▸ **PROBLEM DETAILS**:
Begin at the line that contains "Keep writing the three.js", stop after the line that contains "bpy.data.objects.remove(piece)", and reproduce only that span, unaltered.

▸ **DATA SUPPLIED**:

-*-*-

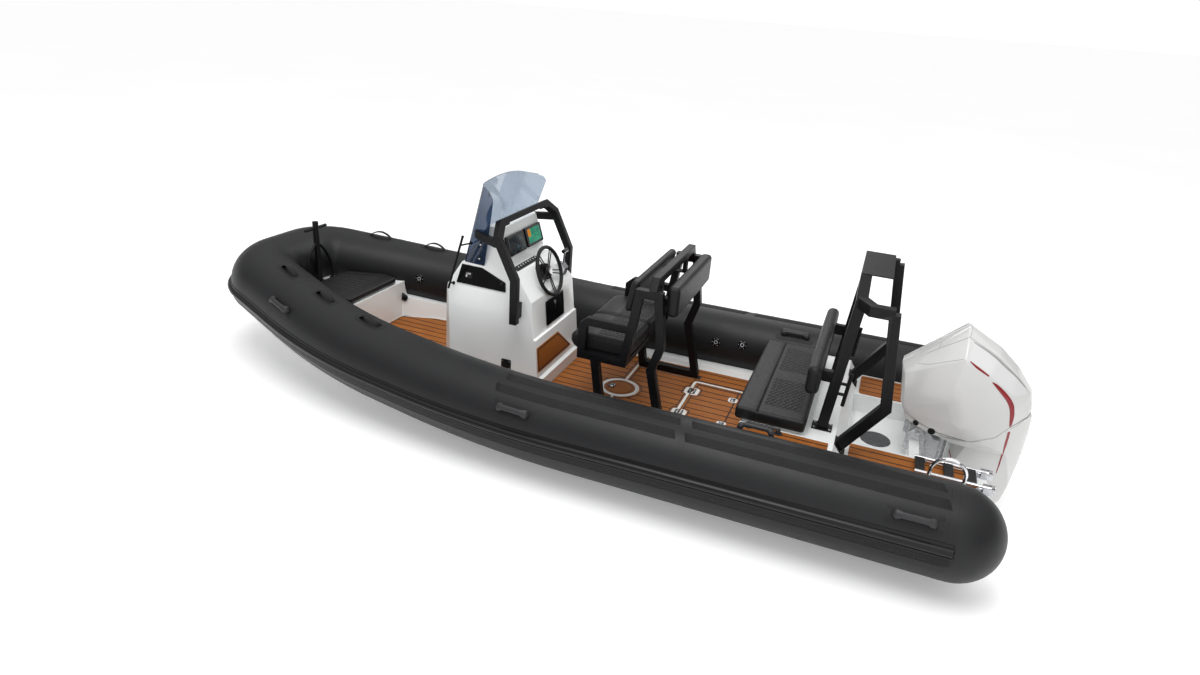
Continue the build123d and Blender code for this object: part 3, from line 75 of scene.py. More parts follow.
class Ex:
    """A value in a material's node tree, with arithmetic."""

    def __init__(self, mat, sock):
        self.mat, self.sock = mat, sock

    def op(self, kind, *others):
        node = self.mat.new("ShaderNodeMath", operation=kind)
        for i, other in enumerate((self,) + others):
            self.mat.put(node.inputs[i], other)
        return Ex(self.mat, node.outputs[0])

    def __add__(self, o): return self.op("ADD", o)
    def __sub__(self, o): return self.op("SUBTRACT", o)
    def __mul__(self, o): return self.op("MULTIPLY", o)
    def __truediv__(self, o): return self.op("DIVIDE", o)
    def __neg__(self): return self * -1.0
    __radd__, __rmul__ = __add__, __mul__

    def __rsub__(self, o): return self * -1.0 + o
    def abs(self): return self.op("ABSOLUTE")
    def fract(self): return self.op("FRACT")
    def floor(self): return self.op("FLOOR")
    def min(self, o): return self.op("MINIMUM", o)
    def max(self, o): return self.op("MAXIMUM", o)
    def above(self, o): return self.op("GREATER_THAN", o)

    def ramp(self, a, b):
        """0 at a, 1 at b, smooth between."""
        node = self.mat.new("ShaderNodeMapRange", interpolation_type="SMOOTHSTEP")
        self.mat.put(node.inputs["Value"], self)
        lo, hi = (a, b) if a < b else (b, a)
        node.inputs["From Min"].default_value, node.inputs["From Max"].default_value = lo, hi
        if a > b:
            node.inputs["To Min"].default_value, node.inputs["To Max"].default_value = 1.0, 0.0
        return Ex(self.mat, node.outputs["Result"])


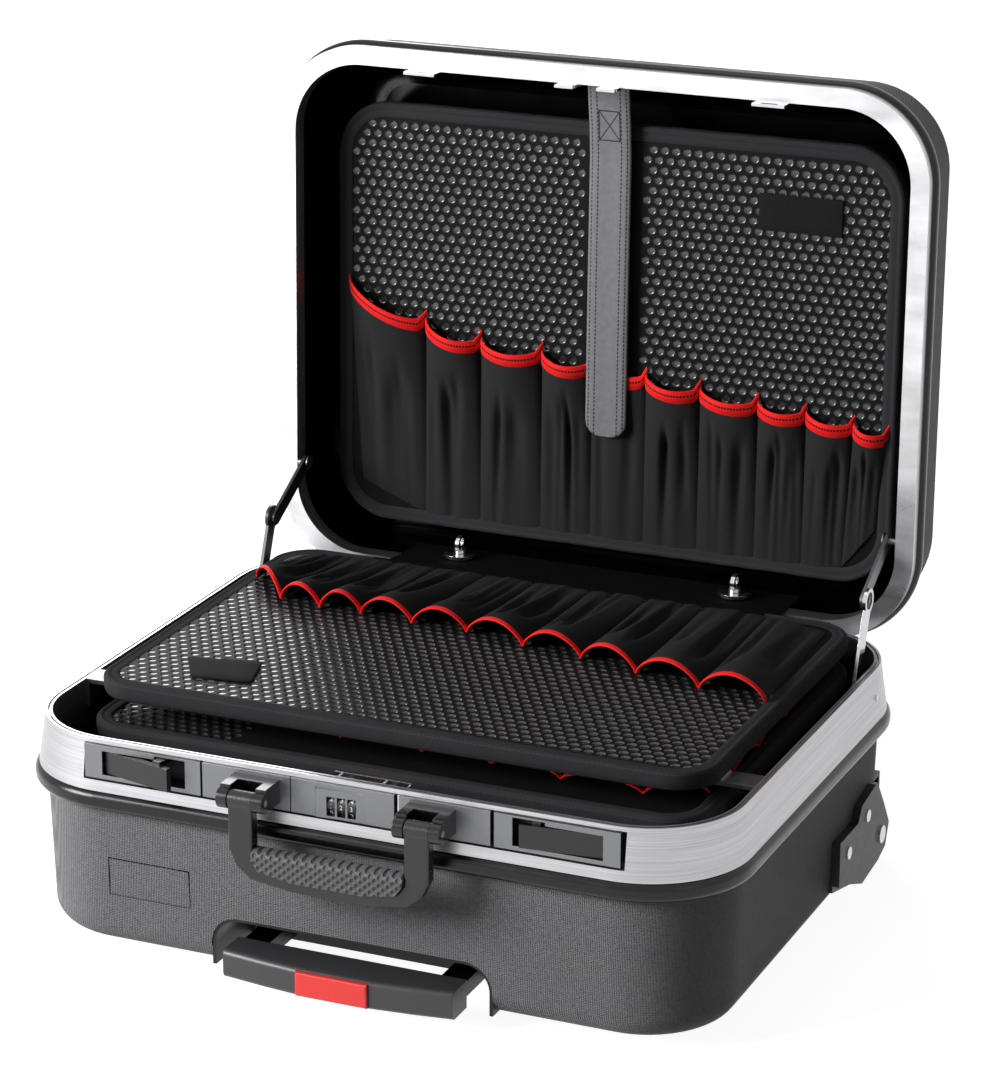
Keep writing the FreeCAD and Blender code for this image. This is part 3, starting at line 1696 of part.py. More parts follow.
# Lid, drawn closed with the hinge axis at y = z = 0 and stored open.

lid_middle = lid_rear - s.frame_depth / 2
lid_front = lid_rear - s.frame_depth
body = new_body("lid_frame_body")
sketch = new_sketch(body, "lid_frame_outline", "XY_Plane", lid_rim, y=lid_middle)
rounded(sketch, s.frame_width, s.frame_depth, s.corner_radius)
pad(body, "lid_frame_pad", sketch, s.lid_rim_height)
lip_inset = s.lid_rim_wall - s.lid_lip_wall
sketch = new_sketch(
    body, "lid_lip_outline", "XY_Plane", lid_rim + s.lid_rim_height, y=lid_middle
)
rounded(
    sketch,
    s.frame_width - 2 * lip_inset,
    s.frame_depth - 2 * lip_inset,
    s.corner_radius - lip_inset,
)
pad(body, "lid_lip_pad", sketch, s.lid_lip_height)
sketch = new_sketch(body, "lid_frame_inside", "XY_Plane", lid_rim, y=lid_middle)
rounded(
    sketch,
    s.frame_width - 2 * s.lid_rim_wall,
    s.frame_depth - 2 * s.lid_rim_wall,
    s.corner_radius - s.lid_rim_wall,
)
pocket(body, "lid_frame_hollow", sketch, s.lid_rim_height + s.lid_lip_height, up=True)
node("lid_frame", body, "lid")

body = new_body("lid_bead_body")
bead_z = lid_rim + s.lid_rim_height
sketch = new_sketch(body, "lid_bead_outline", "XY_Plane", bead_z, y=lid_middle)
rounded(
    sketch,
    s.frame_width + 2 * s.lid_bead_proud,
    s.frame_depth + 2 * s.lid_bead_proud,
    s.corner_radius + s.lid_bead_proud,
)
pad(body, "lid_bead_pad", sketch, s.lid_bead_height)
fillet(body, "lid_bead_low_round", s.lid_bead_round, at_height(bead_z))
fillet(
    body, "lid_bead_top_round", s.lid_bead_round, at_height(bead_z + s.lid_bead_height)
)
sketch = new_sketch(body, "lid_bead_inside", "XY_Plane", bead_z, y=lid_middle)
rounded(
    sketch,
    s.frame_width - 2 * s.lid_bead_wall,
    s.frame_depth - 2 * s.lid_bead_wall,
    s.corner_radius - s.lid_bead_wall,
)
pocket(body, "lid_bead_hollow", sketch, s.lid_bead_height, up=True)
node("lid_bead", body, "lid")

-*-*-

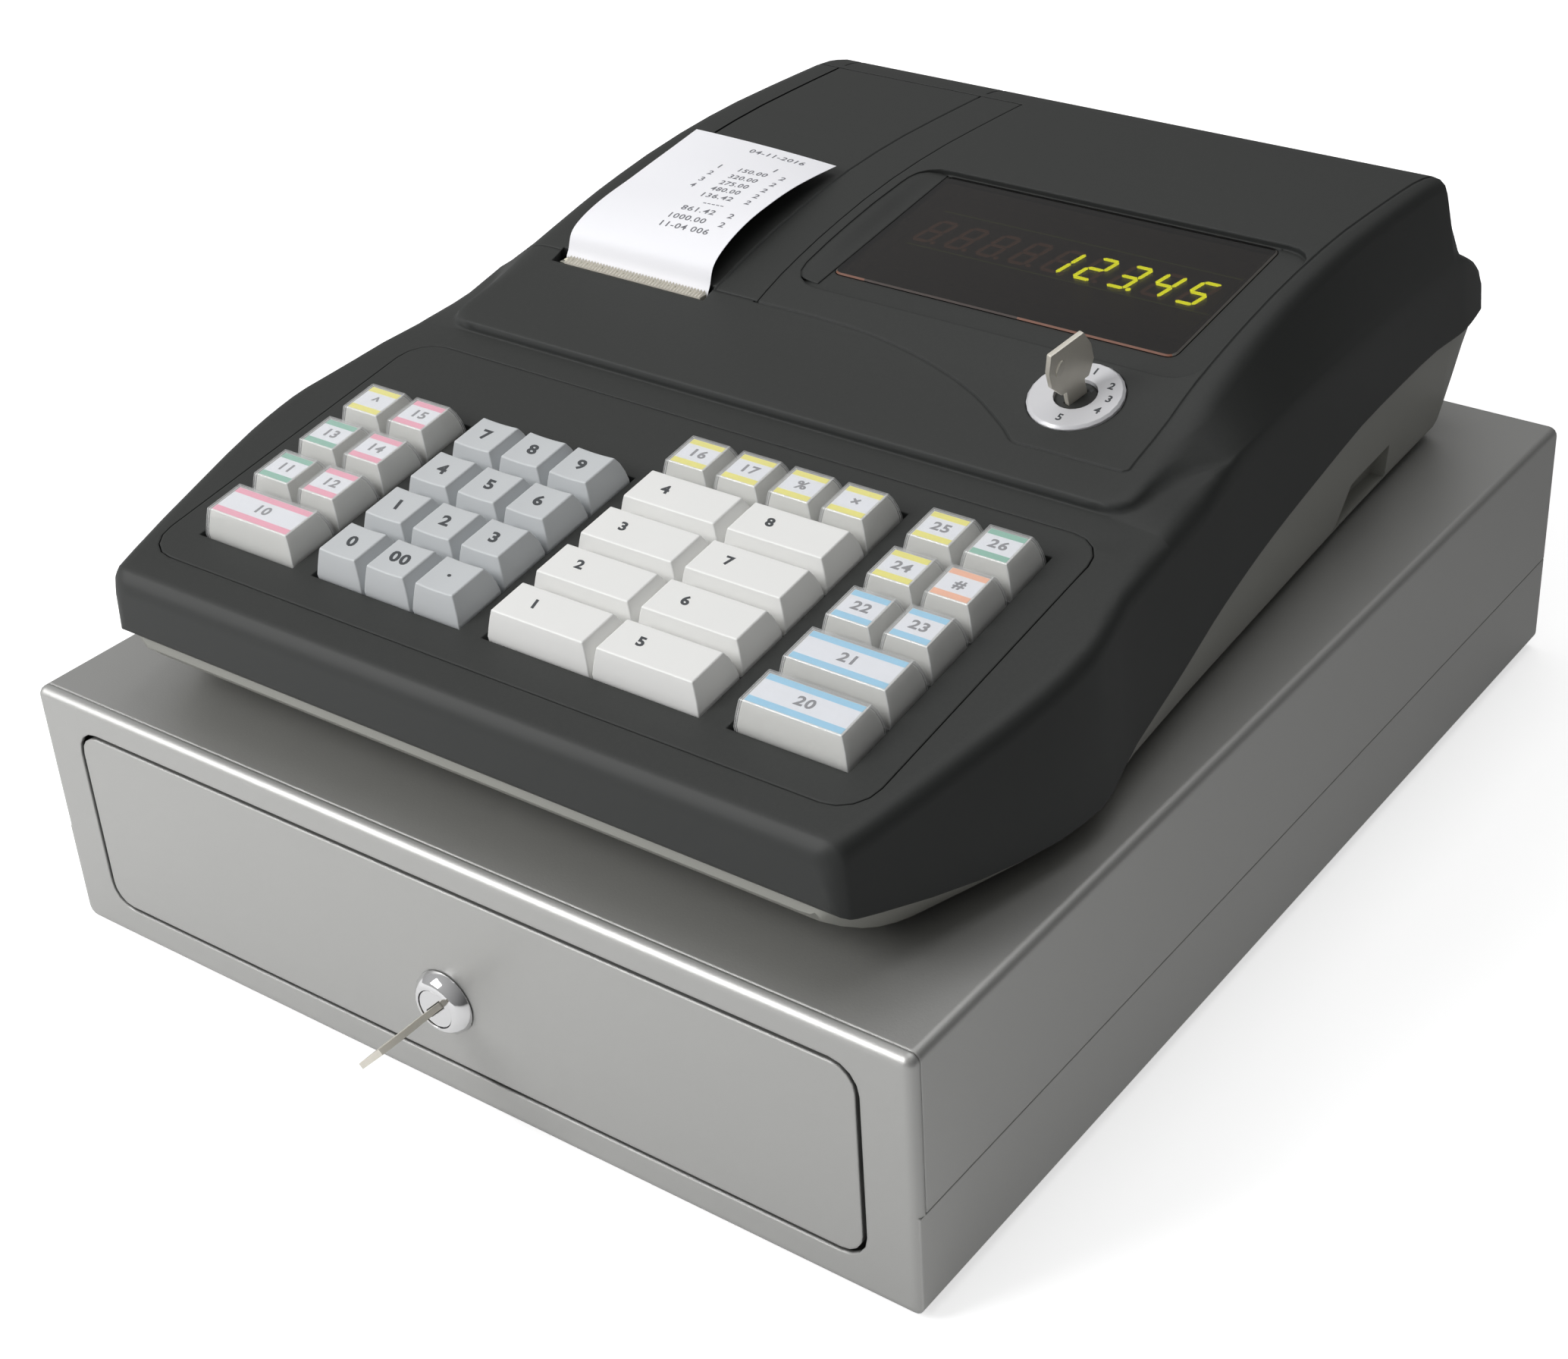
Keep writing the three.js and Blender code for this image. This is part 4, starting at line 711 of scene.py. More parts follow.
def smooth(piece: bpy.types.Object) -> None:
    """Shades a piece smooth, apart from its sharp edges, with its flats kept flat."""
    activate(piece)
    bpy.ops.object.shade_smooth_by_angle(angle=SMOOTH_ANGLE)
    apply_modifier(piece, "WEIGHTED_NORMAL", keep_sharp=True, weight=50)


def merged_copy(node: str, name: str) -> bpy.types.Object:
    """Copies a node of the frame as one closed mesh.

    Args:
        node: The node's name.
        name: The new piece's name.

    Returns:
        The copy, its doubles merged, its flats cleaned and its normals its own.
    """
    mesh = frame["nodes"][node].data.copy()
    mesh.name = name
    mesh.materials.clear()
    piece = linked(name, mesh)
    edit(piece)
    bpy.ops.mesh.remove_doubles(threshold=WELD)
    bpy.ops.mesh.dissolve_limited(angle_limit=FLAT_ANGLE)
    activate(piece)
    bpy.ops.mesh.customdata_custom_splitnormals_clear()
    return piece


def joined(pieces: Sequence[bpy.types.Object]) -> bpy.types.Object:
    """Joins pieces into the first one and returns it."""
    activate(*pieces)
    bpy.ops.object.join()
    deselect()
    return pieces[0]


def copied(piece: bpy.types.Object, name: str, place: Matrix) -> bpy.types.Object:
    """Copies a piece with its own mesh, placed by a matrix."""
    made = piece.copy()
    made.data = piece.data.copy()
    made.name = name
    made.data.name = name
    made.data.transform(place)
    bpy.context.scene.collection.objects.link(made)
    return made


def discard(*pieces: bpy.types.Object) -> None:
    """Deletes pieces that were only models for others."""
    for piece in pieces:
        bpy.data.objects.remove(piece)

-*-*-

▸ **RESPONSE TO THIS EXERCISE**:
Keep writing the three.js and Blender code for this image. This is part 4, starting at line 711 of scene.py. More parts follow.
def smooth(piece: bpy.types.Object) -> None:
    """Shades a piece smooth, apart from its sharp edges, with its flats kept flat."""
    activate(piece)
    bpy.ops.object.shade_smooth_by_angle(angle=SMOOTH_ANGLE)
    apply_modifier(piece, "WEIGHTED_NORMAL", keep_sharp=True, weight=50)


def merged_copy(node: str, name: str) -> bpy.types.Object:
    """Copies a node of the frame as one closed mesh.

    Args:
        node: The node's name.
        name: The new piece's name.

    Returns:
        The copy, its doubles merged, its flats cleaned and its normals its own.
    """
    mesh = frame["nodes"][node].data.copy()
    mesh.name = name
    mesh.materials.clear()
    piece = linked(name, mesh)
    edit(piece)
    bpy.ops.mesh.remove_doubles(threshold=WELD)
    bpy.ops.mesh.dissolve_limited(angle_limit=FLAT_ANGLE)
    activate(piece)
    bpy.ops.mesh.customdata_custom_splitnormals_clear()
    return piece


def joined(pieces: Sequence[bpy.types.Object]) -> bpy.types.Object:
    """Joins pieces into the first one and returns it."""
    activate(*pieces)
    bpy.ops.object.join()
    deselect()
    return pieces[0]


def copied(piece: bpy.types.Object, name: str, place: Matrix) -> bpy.types.Object:
    """Copies a piece with its own mesh, placed by a matrix."""
    made = piece.copy()
    made.data = piece.data.copy()
    made.name = name
    made.data.name = name
    made.data.transform(place)
    bpy.context.scene.collection.objects.link(made)
    return made


def discard(*pieces: bpy.types.Object) -> None:
    """Deletes pieces that were only models for others."""
    for piece in pieces:
        bpy.data.objects.remove(piece)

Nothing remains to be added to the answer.